Squeezing a close family of eleven onto a table at six may soon be a thing of the past at Hellenika; renovations are underway.

Gloftis has been trying to get approval to build an upstairs for seven years. “The old council was set against it but under Tom Tate, it’s taken a different direction,” he says. “It’s finally been approved for me to build another level, the same size as the downstairs. We’ll give downstairs a lick of paint, make it a bit more shiny and upstairs will be more of a bar area. There will be no bookings and also a private dining room for 50. We’ll have a wine list of around 500 wines – a pretty decent offering for a Greek restaurant! And I also have my new venture which will be at the end of the year.”

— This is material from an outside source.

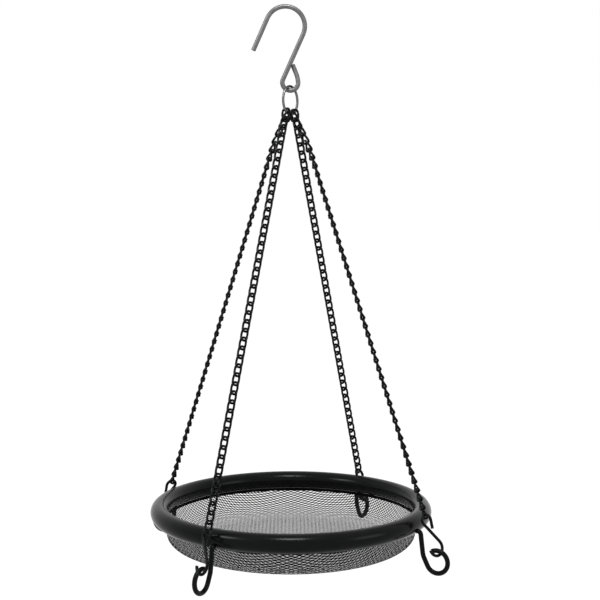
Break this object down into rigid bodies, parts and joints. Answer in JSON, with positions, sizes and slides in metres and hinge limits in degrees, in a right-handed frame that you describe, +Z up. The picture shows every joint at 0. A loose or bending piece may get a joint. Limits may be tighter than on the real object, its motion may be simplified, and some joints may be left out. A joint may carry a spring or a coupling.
{
  "type": "platform bird feeder",
  "caption": "Hanging platform bird feeder: a round mesh dish in a black tube rim, carried by twisted-link chains from one small ring on a wire hook.",
  "frame": {"origin": "below the middle of the dish, level with the underside of the loops", "axes": "+Z up along the hanging line, X and Y through the loops under the rim"},
  "size_m": [0.3686, 0.3686, 0.5823],
  "materials": {
    "bright_wire": "bright drawn wire",
    "black_chain": "black satin coat",
    "black_wire": "black satin coat",
    "black_coat": "black satin powder coat",
    "black_mesh": "black satin coat on expanded mesh"
  },
  "bodies": {
    "hook": {"hanging_hook": "bright_wire"},
    "ring": {"top_ring": "bright_wire"},
    "tray": {"chain_right": "black_chain", "clip_right": "black_wire", "loop_right": "black_coat", "chain_back": "black_chain", "clip_back": "black_wire", "loop_back": "black_coat", "chain_left": "black_chain", "clip_left": "black_wire", "loop_left": "black_coat", "chain_front": "black_chain", "clip_front": "black_wire", "loop_front": "black_coat", "rim": "black_coat", "mesh_dish": "black_mesh"}
  },
  "joints": [
    {"name": "ring_swing", "type": "hinge", "parent": "hook", "child": "ring", "pos_m": [0, 0, 0.49339], "axis": [0.8634, 0.5045, 0], "range_deg": [-40, 40]},
    {"name": "tray_swing", "type": "hinge", "parent": "ring", "child": "tray", "pos_m": [0, 0, 0.4682], "axis": [0, 1, 0], "range_deg": [-8, 8]}
  ]
}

“He’s proud, and that’s part of his personality,” Bilios says. “You can’t train someone to be the way he is. It’s why I like him. All of these great people here on the Gold Coast, they find each other. I love what the Gold Coast is becoming. I used to launch into a huge long pre-amble justifying why I lived here; I stopped about ten years ago when so many amazing facilities and services started springing up. I can spoil my wife and four children in a way here I couldn’t in Sydney. The days of feeling anything less than the best have gone. My needs have changed, my family focus means that great schools and fantastic universities are increasingly important to me.”

“People aren’t leaving the Gold Coast anymore,” Gloftis adds. “We’ve hit a point where we’re at critical mass. I know the buildings that are coming, from Burleigh right through to Main beach. One is an investment of $15million. The Commonwealth Games may be a focus but it doesn’t end there. We can’t go backwards from here.”